Individually, none of these things costs a vast amount. But taken together - as they must be if our demos are to do justice to our activists' efforts and sacrifices - and multiplied a dozen times and more so that a party quartermaster's stores is never more than a couple of hours away from any possible demo, we need to invest thousands of pounds in all of this.

There is also the question of time and energy. We have over the last couple of years learned a great deal about fighting winnable elections really hard, but much of that knowledge is locked up at Head Office level or in the heads of a few scattered experts with experience in fields such as sales.

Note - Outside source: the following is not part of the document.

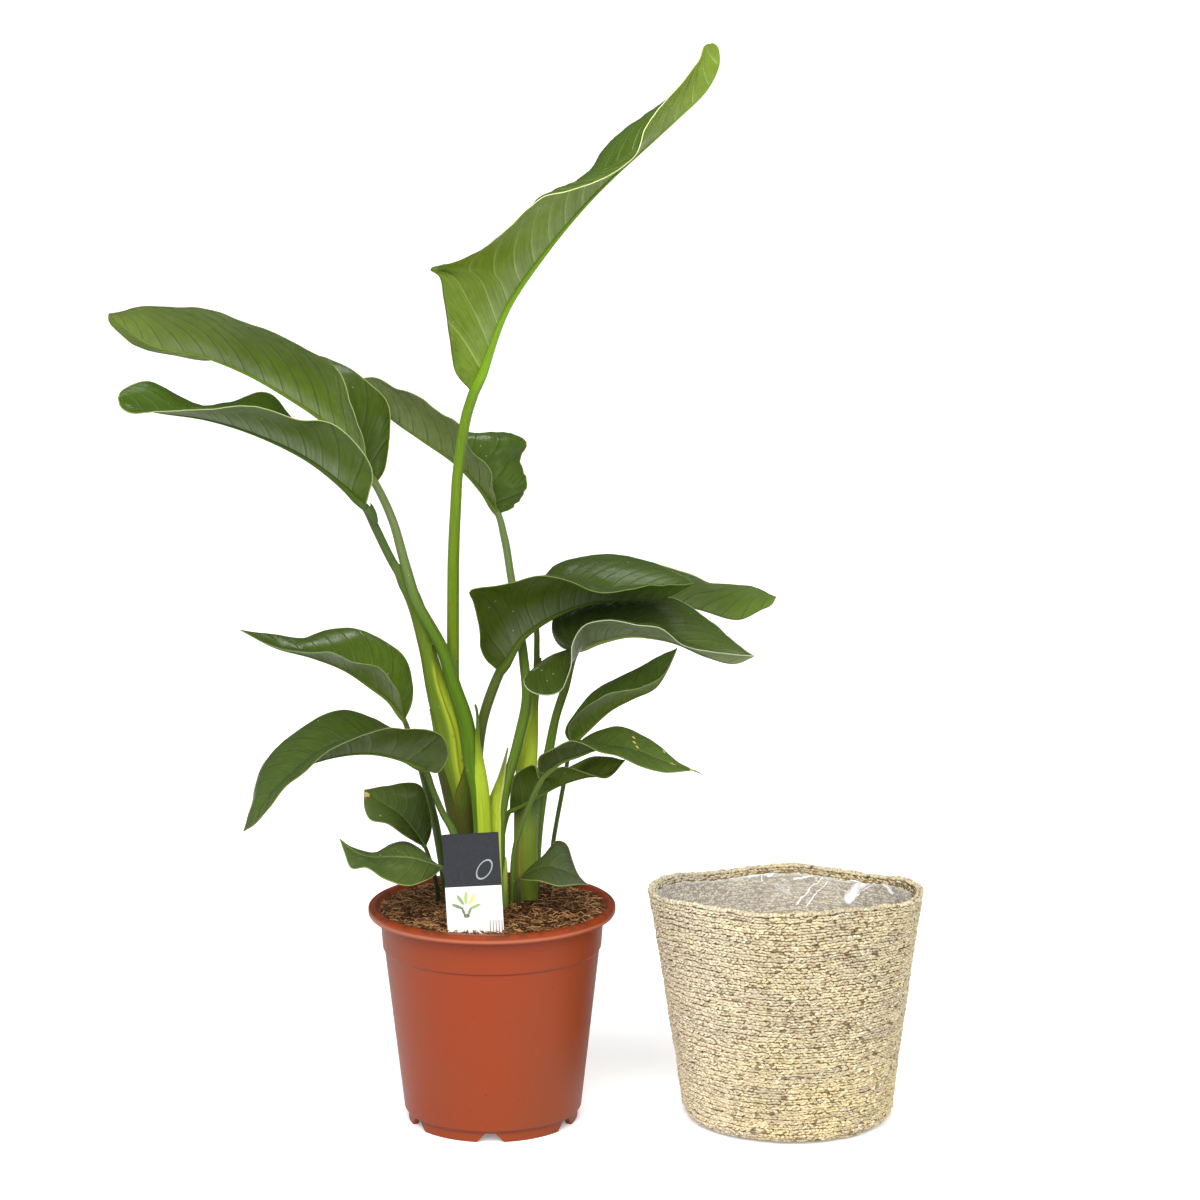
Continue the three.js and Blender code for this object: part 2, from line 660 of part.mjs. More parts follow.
function potSolid() {
  const lipFloor = POT.height - POT.lipHeight;
  const underBand = POT.bandFloorZ - POT.bandBevel;
  const outline = [
    [0, POT.floorZ + POT.wall],
    [potRadius(POT.wallFootZ) - POT.wall, POT.floorZ + POT.wall],
    [potRadius(underBand) - POT.wall, underBand],
    [potRadius(lipFloor) - POT.wall, lipFloor],
    [POT.rimRadius - POT.lipWidth, POT.height],
    [POT.rimRadius - POT.lipRound, POT.height],
    [POT.rimRadius, POT.height - POT.lipRound],
    [POT.rimRadius, lipFloor + POT.lipRound],
    [POT.rimRadius - POT.lipRound, lipFloor],
    [potRadius(lipFloor), lipFloor],
    [potRadius(POT.bandFloorZ), POT.bandFloorZ],
    [potRadius(POT.bandFloorZ - POT.bandStep), POT.bandFloorZ - POT.bandStep],
    [POT.wallFootRadius, POT.wallFootZ],
    [POT.wallFootRadius - POT.lipRound, POT.floorZ],
    [POT.footRadius, POT.floorZ],
    [POT.footRadius, 0],
    [POT.footRadius - POT.footWidth, 0],
    [POT.footRadius - POT.footWidth, POT.floorZ],
    [0, POT.floorZ],
  ];
  let pot = turned(outline.reverse(), POT.sides);
  for (let k = 0; k < POT.notches; k += 1) {
    const notch = new THREE.ExtrudeGeometry(new THREE.Shape([
      new THREE.Vector2(-POT.notchWidth / 2, -POT.notchHeight),
      new THREE.Vector2(POT.notchWidth / 2, -POT.notchHeight),
      new THREE.Vector2(POT.notchWidth / 2, 0),
      new THREE.Vector2(POT.notchTopWidth / 2, POT.notchHeight),
      new THREE.Vector2(-POT.notchTopWidth / 2, POT.notchHeight),
      new THREE.Vector2(-POT.notchWidth / 2, 0),
    ]), { depth: POT.notchDepth, bevelEnabled: false });
    notch.rotateX(Math.PI / 2);
    notch.translate(0, (POT.notchDepth + POT.footWidth) / 2 - POT.footRadius, 0);
    notch.rotateZ((2 * Math.PI * k) / POT.notches);
    pot = pot.subtract(solidOf(notch));
  }
  const { drainRadius, drainSides } = POT;
  for (let k = 0; k < POT.drains; k += 1) {
    const drain = new THREE.CylinderGeometry(drainRadius, drainRadius, 3 * POT.wall, drainSides);
    drain.rotateX(Math.PI / 2);
    drain.translate(POT.drainCircle, 0, POT.floorZ + POT.wall / 2);
    drain.rotateZ((2 * Math.PI * (k + 0.5)) / POT.drains);
    pot = pot.subtract(solidOf(drain));
  }
  return pot;
}

function soilSolid() {
  const inner = (z) => potRadius(z) - POT.wall - GAP;
  const foot = POT.floorZ + POT.wall + GAP;
  const underBand = POT.bandFloorZ - POT.bandBevel;
  const heaped = ([radius, share]) => [
    radius,
    THREE.MathUtils.lerp(SOIL.edgeZ, SOIL.crownZ, share),
  ];
  const outline = [
    [0, foot],
    [inner(POT.wallFootZ), foot],
    [inner(underBand), underBand],
    [inner(SOIL.edgeZ), SOIL.edgeZ],
    heaped(SOIL.shoulder),
    heaped(SOIL.mound),
    [0, SOIL.crownZ],
  ];
  let soil = turned(outline, SOIL.sides);
  Object.values(LEAVES).forEach((leaf) => {
    soil = soil.subtract(stalkHole(leaf));
  });
  const shootHole = [SOIL.rootZ - GAP, SOIL.holeTopZ].map((z) => shootRing(z, SHOOT.radius + GAP));
  return soil.subtract(lofted(shootHole)).subtract(labelSolid(GAP));
}

// ---------------------------------------------------------------- plant label
function labelSolid(spare) {
  const half = LABEL.width / 2 + spare;
  const neck = LABEL.stakeWidth / 2 + spare;
  const point = LABEL.stakeTipWidth / 2 + spare;
  const outline = new THREE.Shape([
    [-half, LABEL.height],
    [-half, -spare],
    [-neck, -spare],
    [-point, -LABEL.stakeLength - spare],
    [point, -LABEL.stakeLength - spare],
    [neck, -spare],
    [half, -spare],
    [half, LABEL.height],
  ].map(([x, y]) => new THREE.Vector2(x, y)));
  const depth = LABEL.thickness + 2 * spare;
  const geometry = new THREE.ExtrudeGeometry(outline, { depth, bevelEnabled: false });
  geometry.translate(0, 0, -depth / 2);
  geometry.rotateX(Math.PI / 2);
  geometry.rotateY(THREE.MathUtils.degToRad(LABEL.lean));
  geometry.translate(LABEL.x, LABEL.y, LABEL.footZ);
  return solidOf(geometry);
}

// ---------------------------------------------------------------- basket and liner
function basketOuter(z) {
  const { outline } = BASKET;
  const next = Math.max(1, outline.findIndex((point) => point[1] >= z));
  const [lowRadius, lowZ] = outline[next - 1];
  const [highRadius, highZ] = outline[next];
  return THREE.MathUtils.lerp(lowRadius, highRadius, (z - lowZ) / (highZ - lowZ));
}

// The soft wall leans and waves more the higher it is.
function slumped(point) {
  const angle = Math.atan2(point.y, point.x);
  const share = Math.max(point.z, 0) / BASKET.height;
  const wave = BASKET.rimWave * Math.sin(BASKET.rimWaves * angle + BASKET.rimPhase);
  point.x += BASKET.lean * share;
  point.z += share * share * (wave - BASKET.slump * Math.sin(angle));
  return point;
}

function softTurned(outline) {
  const points = outline.map(([radius, z]) => new THREE.Vector2(radius, z));
  const geometry = new THREE.LatheGeometry(points, BASKET.sides);
  geometry.rotateX(Math.PI / 2);
  const position = geometry.attributes.position;
  const point = new THREE.Vector3();
  for (let i = 0; i < position.count; i += 1) {
    slumped(point.fromBufferAttribute(position, i));
    position.setXYZ(i, point.x + BASKET.x, point.y + BASKET.y, point.z);
  }
  return solidOf(geometry);
}

// The inside of the basket's wall, drawn in by a depth, from its floor up to a height.
function insideWall(depth, topZ) {
  const inner = (z) => basketOuter(z) - BASKET.wall - depth;
  const heights = [...BASKET.innerHeights.filter((z) => z < topZ), topZ];
  const corner = inner(BASKET.innerHeights[0]) - BASKET.innerCorner;
  return [
    [0, BASKET.floor + depth],
    [corner, BASKET.floor + depth],
    ...heights.map((z) => [inner(z), z]),
  ];
}

function basketSolid() {
  const rim = BASKET.outline[BASKET.outline.length - 1][0];
  return softTurned([
    [0, 0],
    ...BASKET.outline,
    [rim - BASKET.wall / 2, BASKET.height + BASKET.rimRise],
    ...insideWall(0, BASKET.height).reverse(),
  ]);
}

function linerSolid() {
  return softTurned([
    ...insideWall(GAP, LINER.topZ),
    ...insideWall(GAP + LINER.film, LINER.topZ).reverse(),
  ]);
}

// ---------------------------------------------------------------- the whole plant
const plant = new THREE.Group();
plant.add(named('nursery_pot', potSolid(), FINISH.terracotta));
plant.add(named('potting_soil', soilSolid(), FINISH.soil));
Object.entries(LEAVES).forEach(([name, leaf]) => plant.add(leafMesh(name, leaf)));
plant.add(named('young_shoot', shootSolid(), FINISH.shoot));
plant.add(named('plant_label', labelSolid(0), FINISH.label));
plant.add(named('seagrass_basket', basketSolid(), FINISH.seagrass));
plant.add(named('basket_liner', linerSolid(), FINISH.film));

// The origin is the middle of the floor area that the whole object takes.
const box = new THREE.Box3().setFromObject(plant);
const middle = box.getCenter(new THREE.Vector3());
plant.position.set(-middle.x, -middle.y, -box.min.z);

export default plant;
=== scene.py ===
"""Potted bird of paradise with its seagrass basket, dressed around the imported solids.

Sizes are millimetres from the pot's own axis, +Z up and -Y towards the viewer. They become
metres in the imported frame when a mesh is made.
"""

import logging
import math
from dataclasses import dataclass, field, replace
from enum import Enum
from functools import partial
from typing import Any, Callable, ClassVar

import bpy
import numpy as np
from bpy.types import Material, Node, NodeSocket, NodeTree, Object
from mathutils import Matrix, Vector, noise


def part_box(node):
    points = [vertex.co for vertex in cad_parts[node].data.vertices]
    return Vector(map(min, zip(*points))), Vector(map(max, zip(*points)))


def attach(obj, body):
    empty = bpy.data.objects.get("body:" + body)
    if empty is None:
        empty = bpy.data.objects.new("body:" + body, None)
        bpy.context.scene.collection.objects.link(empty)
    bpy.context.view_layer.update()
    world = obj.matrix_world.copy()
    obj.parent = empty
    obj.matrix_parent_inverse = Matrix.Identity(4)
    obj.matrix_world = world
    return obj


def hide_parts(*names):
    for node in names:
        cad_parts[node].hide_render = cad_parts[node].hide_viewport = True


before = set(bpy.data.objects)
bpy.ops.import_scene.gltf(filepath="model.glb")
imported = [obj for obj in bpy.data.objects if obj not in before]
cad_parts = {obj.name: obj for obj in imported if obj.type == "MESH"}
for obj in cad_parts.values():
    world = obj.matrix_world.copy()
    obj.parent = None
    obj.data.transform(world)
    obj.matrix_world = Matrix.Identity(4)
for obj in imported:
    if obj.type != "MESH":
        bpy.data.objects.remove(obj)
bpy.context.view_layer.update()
POT_LOW, POT_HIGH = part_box("nursery_pot")
POT_AXIS = np.array([(POT_LOW.x + POT_HIGH.x) / 2, (POT_LOW.y + POT_HIGH.y) / 2, 0.0])
MM = 0.001
AWAY = np.array([0.0, 1.0, 0.0])

log = logging.getLogger("plant")

Paint = tuple[float, float, float, float]
Quads = list[tuple[int, ...]]


class Slot(Enum):
    """The record's material slots."""

    POT = "pot"
    SOIL = "soil"
    YOUNG = "leaf_young"
    FRESH = "leaf_fresh"
    MATURE = "leaf_mature"
    DARK = "leaf_dark"
    SHOOT = "shoot"
    LABEL = "label"
    SEAGRASS = "seagrass"
    FILM = "film"


def paint(code: str) -> Paint:
    """Turns a six-digit sRGB code into a linear colour.

    Args:
        code: The colour, such as "b4553a".

    Returns:
        Red, green, blue and an alpha of 1.
    """
    parts = [int(code[i : i + 2], 16) / 255 for i in (0, 2, 4)]
    linear = [p / 12.92 if p <= 0.04045 else ((p + 0.055) / 1.055) ** 2.4 for p in parts]
    return linear[0], linear[1], linear[2], 1.0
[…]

If we get bogged down fighting the unwinnable and unpopular Police Elections, we will end up on the Christmas break before we know it, with that all that knowledge still locked away, instead of having made a good start turning it into online training material and videos from which old and new activists alike can learn and benefit.

In many ways, our manpower and energy are even more important and rarer commodities than money. We certainly can't afford to throw any of these away on a push to fight elections that we can't win.

By avoiding them, of course, we will have to put up with a few snide media smears about the BNP having 'disappeared'. But we'll soon prove them wrong and make them look ridiculous when the best equipped activity teams in the history of British nationalism, start to push their way into the headlines.

 
"Thanks to everyone who took the time to express their views. In the end, it is of course a leadership decision, but it has been informed by everyone who got involved in the discussions." - National Elections Officer Alwyn Deacon.

"It was really useful to be able to feel the party's collective pulse and to see the consensus emerging that we're better off out, so thanks to all those who took part in the debate." - Nick Griffin MEP, Leader, British National Party.